Of course, that means making two loan payments each month. Review your budget to ensure you can afford two payments. It’s wise to check the loan terms because each loan will have its own interest rates, fees, and repayment schedule. 

Whether this option is viable may hinge on your credit profile. If the second lender sees that you recently applied for a loan and your credit score is closer to fair territory than good or excellent, it may assume that you’re desperate for money and deny your application. 

Consider a secured loan

You could also try a secured loan if you need to borrow a larger amount but you’ve tapped out your unsecured personal loan limit. Secured loans require you to offer the lender collateral to guarantee the loan. For example, you might use your car title as security if you own your vehicle outright. 

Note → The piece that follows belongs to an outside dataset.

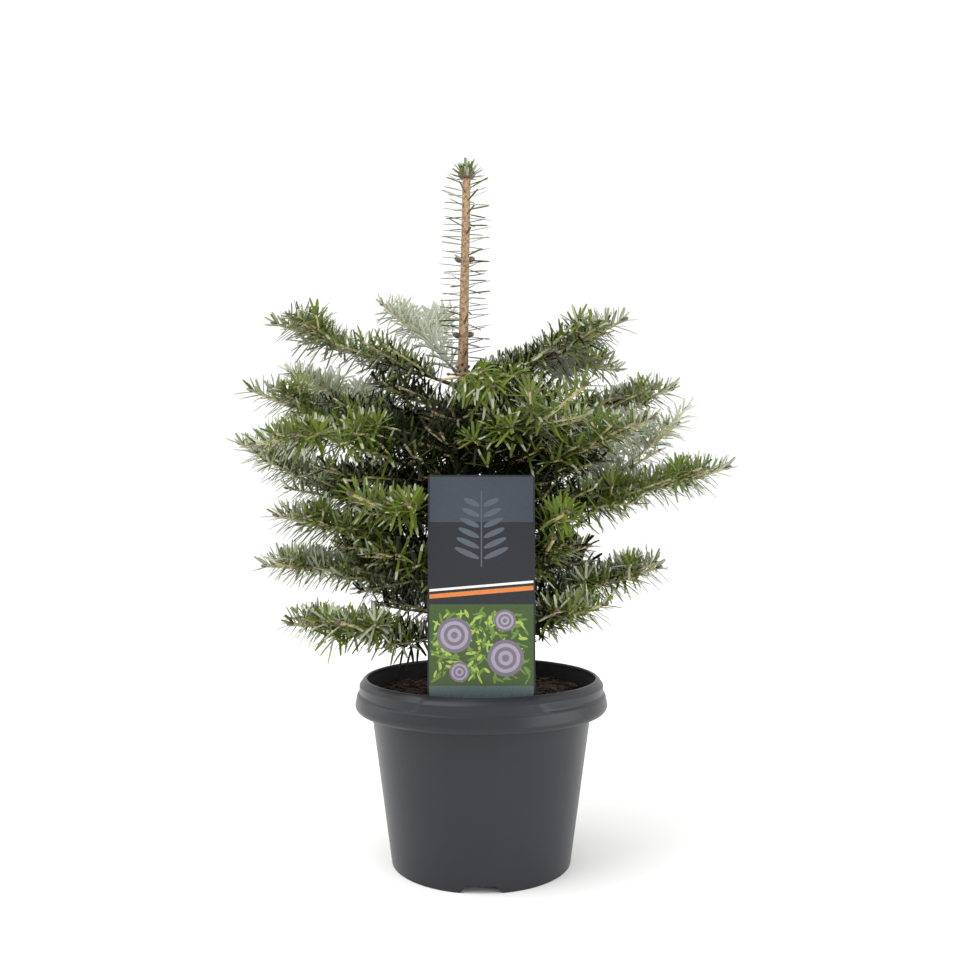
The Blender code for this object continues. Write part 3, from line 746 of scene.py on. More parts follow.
class Crown:
    """Where the boughs run, and what each mass keeps clear of."""

    def __init__(self):
        self.steps = {}
        self.lines = {}
        for whorl, boughs in BOUGHS.items():
            for place, spec in boughs.items():
                self.place_foot(whorl, place, spec)

    def place_foot(self, whorl, place, spec):
        """Neighbours on a whorl sit a step higher or lower on the trunk, where their feet would touch."""
        for step in FOOT_STEPS:
            if self.limb_clear(whorl, self.inner_half(whorl, spec, step)):
                break
        self.steps[whorl, place] = step
        self.lines[whorl, place] = bough_line(whorl, spec, step, 0.0, 1.0, LINE_STEPS)

    def inner_half(self, whorl, spec, step):
        """The inner half of a bough, from the trunk's face on."""
        face = trunk_radius(WHORLS[whorl]["height"]) / spec[1]
        return bough_line(whorl, spec, step, face, 0.5, LINE_STEPS)

    def limb_clear(self, whorl, limb):
        for (other, place), step in self.steps.items():
            line = self.inner_half(other, BOUGHS[other][place], step)
            needed = 1.25 * (WHORLS[whorl]["thick"] + WHORLS[other]["thick"]) + 2 * GAP
            if min(from_line(p, line) for p in limb) < needed:
                return False
        return True

    def room(self, point, own, half_width):
        """Whether a point, grown by a half width, lies in the space nearest to its own bough."""
        if over_pot(point, 0.003, 0.003):
            return False
        near_card = abs(point.y - CARD_PLACE) < half_width + 0.0015
        if near_card and level_with_card(point, 0.002, half_width + 0.001):
            return False
        height = min(max(point.z, SOIL_TOP), TRUNK_TOP)
        if (point - trunk_centre(height)).length < trunk_radius(height) + half_width + 0.0012:
            return False
        mine = from_line(point, self.lines[own])
        needed = mine + 2 * half_width + SPACE_MARGIN
        limb = WHORLS[own[0]]["thick"] + half_width + 0.002
        for other, line in self.lines.items():
            if other == own or (line[LINE_STEPS // 2] - point).length > mine + FAR_BOUGH:
                continue
            if from_line(point, line) < max(needed, limb):
                return False
        return True


def side_shoots(spec, rng):
    """Share of the way, swing, reach and lift of the side shoots: a pair at each fork."""
    shoots = []
    for share in spec[5]:
        for side in (-1, 1):
            swing = math.radians(FORK_ANGLE + rng.uniform(-1, 1) * FORK_ANGLE_SPREAD) * side
            reach = (1 - share) * SIDE_SHARE * (1 + rng.uniform(-1, 1) * SIDE_SHARE_SPREAD)
            lift = SIDE_LIFT * rng.uniform(0.2, 1.6)
            shoots.append((share, swing, reach, lift))
    return shoots


def shoot_line(stem, fork, swing, length, lift, steps=SHOOT_STEPS):
    """A side shoot's line: it leaves the stem at an angle and curves gently forwards and up."""
    place = fork * (len(stem) - 1)
    k = min(int(place), len(stem) - 2)
    points = [stem[k].lerp(stem[k + 1], place - k)]
    ahead = (stem[k + 1] - stem[k]).normalized()
    for step in range(steps):
        out = Matrix.Rotation(swing * (1 - 0.30 * step / steps), 3, "Z") @ ahead
        out.z += lift
        points.append(points[-1] + out.normalized() * length / steps)
    return points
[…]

Secured personal loans can have lower annual percentage rates, and you might be able to borrow a larger amount. You can find them at traditional banks, online banks, and credit unions. Just be aware that the property you put up as collateral is on the line if you default. 

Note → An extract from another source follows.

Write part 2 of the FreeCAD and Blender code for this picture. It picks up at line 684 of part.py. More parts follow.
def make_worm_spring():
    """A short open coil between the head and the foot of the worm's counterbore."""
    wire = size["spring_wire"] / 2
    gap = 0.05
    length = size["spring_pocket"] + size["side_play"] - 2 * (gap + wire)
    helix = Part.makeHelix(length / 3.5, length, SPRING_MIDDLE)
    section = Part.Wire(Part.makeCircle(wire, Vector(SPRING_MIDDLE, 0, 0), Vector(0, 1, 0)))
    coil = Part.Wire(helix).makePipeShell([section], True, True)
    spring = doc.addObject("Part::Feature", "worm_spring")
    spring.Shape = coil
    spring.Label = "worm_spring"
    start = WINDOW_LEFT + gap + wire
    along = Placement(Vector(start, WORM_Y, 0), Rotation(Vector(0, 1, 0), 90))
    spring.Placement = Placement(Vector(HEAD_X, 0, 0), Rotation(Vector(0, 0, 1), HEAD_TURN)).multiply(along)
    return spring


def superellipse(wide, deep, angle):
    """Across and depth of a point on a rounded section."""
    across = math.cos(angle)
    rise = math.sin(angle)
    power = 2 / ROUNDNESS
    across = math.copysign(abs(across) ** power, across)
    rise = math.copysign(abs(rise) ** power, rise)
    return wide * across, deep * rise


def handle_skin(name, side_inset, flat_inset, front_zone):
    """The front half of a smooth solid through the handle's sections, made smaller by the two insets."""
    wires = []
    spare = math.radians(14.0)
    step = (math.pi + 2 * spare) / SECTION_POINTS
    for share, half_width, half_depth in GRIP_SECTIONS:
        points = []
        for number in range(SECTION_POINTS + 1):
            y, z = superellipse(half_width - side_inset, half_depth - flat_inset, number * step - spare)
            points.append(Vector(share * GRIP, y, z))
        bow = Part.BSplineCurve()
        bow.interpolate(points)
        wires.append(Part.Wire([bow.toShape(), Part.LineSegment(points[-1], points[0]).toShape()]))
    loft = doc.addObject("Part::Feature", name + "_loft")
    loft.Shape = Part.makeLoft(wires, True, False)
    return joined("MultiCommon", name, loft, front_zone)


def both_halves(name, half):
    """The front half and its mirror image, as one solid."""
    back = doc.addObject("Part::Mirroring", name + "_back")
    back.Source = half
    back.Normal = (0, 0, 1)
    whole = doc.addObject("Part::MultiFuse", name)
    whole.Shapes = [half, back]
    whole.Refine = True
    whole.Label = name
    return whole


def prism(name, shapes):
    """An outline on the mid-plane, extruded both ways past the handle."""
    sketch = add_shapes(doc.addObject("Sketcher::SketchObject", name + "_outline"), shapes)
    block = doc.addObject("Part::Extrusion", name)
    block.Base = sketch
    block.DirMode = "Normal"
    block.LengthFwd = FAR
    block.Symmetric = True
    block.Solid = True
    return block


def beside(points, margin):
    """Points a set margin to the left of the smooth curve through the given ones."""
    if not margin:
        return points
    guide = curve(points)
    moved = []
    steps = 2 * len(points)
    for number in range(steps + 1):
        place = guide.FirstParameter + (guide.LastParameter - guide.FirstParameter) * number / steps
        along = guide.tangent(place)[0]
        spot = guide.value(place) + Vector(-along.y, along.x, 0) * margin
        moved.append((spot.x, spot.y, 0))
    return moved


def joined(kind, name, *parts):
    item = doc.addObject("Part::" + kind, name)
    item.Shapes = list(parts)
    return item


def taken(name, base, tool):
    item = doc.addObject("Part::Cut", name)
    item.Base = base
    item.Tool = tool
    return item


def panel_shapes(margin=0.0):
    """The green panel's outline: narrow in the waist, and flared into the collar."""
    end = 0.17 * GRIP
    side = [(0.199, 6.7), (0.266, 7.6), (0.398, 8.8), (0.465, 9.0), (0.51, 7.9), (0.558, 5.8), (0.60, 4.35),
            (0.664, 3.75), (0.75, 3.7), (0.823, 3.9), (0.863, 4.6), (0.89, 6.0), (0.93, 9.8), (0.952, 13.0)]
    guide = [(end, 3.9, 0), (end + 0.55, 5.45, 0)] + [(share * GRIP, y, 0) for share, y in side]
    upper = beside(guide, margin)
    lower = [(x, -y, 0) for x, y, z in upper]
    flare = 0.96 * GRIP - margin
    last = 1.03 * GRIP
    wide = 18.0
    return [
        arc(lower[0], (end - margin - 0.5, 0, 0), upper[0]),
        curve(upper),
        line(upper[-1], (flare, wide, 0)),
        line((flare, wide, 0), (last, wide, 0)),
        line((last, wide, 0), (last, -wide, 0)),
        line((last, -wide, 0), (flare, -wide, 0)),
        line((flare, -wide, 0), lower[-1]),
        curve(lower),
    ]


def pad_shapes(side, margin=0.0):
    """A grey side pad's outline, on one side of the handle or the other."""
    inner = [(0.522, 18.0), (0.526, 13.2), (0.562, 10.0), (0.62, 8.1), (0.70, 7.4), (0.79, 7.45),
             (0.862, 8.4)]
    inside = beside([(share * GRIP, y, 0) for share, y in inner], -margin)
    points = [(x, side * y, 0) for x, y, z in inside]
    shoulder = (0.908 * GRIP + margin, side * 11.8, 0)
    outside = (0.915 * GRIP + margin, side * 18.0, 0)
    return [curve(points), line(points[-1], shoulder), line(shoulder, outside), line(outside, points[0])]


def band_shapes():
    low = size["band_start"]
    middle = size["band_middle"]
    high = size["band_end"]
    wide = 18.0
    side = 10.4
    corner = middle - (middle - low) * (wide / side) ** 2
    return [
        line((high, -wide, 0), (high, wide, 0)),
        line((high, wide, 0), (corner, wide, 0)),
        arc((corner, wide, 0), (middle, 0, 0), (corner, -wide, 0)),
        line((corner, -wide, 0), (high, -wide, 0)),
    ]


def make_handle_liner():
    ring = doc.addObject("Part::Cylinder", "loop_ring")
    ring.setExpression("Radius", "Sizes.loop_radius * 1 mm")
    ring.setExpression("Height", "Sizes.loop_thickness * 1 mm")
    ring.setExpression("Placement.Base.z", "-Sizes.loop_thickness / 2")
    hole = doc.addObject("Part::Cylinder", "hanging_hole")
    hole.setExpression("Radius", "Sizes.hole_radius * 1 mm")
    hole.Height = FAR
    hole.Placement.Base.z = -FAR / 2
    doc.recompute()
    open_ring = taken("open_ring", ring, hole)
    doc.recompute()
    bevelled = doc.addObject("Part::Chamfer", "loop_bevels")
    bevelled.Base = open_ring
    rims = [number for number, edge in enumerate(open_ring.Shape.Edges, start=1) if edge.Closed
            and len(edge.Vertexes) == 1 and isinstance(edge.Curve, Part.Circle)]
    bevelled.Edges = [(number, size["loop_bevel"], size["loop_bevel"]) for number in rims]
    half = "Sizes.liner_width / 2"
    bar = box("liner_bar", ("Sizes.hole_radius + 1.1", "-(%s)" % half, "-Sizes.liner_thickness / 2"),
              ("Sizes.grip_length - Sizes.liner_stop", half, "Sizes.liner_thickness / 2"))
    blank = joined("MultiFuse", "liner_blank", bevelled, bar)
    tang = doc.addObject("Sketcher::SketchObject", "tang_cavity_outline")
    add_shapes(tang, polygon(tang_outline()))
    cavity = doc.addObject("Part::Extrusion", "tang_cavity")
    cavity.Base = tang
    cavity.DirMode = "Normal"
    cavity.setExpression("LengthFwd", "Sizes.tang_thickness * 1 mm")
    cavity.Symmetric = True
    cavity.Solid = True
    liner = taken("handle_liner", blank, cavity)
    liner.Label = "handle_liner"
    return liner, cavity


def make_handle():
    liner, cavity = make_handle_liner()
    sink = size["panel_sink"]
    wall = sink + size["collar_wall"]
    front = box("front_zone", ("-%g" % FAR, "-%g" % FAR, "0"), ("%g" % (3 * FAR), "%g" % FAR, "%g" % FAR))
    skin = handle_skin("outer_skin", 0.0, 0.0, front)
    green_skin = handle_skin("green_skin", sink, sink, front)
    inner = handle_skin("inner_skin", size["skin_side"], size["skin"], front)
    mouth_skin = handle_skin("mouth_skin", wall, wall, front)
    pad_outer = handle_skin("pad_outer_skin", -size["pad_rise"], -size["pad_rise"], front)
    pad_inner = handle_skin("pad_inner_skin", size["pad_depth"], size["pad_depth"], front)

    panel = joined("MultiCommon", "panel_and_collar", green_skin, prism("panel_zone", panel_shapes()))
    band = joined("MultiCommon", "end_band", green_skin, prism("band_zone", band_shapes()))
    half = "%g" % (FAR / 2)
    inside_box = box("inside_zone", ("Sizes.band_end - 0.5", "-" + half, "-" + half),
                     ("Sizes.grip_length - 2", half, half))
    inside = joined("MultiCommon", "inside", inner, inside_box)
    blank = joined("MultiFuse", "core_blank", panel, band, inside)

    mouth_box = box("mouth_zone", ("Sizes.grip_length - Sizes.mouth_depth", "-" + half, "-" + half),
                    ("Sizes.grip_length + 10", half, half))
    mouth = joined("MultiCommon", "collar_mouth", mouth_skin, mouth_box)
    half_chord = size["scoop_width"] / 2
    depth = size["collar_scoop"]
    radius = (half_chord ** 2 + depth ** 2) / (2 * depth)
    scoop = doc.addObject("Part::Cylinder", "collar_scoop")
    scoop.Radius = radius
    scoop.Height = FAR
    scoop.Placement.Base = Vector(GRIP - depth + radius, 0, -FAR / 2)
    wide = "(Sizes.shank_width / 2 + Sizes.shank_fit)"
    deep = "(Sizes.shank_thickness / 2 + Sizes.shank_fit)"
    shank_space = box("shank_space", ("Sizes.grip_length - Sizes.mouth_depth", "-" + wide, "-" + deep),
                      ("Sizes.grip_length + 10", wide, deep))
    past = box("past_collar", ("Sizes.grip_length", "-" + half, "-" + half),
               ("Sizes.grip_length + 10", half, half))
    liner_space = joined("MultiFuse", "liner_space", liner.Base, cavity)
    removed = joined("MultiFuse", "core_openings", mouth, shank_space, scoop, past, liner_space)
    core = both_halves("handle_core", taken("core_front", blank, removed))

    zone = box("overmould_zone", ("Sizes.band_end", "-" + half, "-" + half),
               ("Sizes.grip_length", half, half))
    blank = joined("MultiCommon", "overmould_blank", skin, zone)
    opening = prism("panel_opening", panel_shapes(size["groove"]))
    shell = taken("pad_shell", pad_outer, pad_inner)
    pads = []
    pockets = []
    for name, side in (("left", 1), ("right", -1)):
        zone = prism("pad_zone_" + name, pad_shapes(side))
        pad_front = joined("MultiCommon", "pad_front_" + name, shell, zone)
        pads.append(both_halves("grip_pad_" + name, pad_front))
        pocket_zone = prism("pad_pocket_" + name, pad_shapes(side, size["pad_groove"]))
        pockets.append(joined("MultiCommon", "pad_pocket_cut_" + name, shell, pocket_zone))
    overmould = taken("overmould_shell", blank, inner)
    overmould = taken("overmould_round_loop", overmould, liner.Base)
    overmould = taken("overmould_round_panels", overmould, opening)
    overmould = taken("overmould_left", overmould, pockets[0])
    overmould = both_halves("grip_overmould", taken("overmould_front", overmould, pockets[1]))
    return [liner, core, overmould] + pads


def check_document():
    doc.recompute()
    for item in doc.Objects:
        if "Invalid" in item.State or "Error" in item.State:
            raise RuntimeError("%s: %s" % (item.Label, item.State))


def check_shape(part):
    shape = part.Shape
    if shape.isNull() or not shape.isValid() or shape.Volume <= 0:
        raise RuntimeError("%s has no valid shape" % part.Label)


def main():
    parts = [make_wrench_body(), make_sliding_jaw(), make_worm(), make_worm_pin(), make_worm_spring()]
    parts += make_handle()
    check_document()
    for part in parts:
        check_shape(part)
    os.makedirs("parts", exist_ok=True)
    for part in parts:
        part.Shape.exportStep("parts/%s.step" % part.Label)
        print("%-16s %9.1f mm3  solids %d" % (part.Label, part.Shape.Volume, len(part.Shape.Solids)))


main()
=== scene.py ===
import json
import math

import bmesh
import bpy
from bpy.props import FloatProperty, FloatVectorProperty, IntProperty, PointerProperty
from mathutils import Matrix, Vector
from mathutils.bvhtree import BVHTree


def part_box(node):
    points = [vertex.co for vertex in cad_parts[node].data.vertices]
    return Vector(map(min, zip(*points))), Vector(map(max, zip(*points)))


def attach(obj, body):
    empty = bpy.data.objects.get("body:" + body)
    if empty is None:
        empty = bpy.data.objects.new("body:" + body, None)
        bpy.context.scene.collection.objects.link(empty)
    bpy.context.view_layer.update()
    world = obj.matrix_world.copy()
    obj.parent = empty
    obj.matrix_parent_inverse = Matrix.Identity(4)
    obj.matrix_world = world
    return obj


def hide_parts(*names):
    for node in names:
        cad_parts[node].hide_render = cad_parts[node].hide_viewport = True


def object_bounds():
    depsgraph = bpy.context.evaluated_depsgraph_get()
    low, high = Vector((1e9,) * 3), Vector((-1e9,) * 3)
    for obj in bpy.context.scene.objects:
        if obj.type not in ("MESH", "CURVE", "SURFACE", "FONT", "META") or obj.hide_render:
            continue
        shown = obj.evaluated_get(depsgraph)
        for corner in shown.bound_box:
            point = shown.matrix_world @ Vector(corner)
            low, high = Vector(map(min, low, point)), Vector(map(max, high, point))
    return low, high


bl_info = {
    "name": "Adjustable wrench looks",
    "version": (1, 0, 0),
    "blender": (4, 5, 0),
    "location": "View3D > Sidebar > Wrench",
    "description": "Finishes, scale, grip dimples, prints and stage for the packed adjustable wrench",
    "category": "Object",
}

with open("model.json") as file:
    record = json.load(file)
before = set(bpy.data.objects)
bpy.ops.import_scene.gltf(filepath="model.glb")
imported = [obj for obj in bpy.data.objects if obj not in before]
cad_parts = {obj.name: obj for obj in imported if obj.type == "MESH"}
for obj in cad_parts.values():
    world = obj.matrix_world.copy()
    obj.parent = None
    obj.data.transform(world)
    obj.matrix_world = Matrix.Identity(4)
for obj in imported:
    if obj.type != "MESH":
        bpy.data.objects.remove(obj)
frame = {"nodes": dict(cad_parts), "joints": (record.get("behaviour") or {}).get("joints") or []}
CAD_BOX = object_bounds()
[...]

Home equity loan or line of credit

If you own a home, you might be able to borrow against your equity. Equity is the difference between your home’s current market value and what you owe on it. 

There two main ways to borrow against your equity are a home equity loan and a home equity line of credit (HELOC).

  • Home equity loans let you borrow a lump sum and repay in equal monthly installments over time. 
  • HELOCs give you access to a revolving credit line you can draw against as needed. 

Depending on the lender and your credit rating, you might be able to borrow 80% to 90% of the amount of equity you have. You might consider a home equity loan if you want to borrow an exact dollar amount. You may prefer a HELOC if you need flexible access to credit. 

When you’re ready to explore loan options, it’s smart to get rate quotes from several lenders, so you have something to compare. While you’re checking rates, you can also review the maximum loan limits, fees, and repayment terms. Doing your research can help you find the right loan for your needs in the right amount.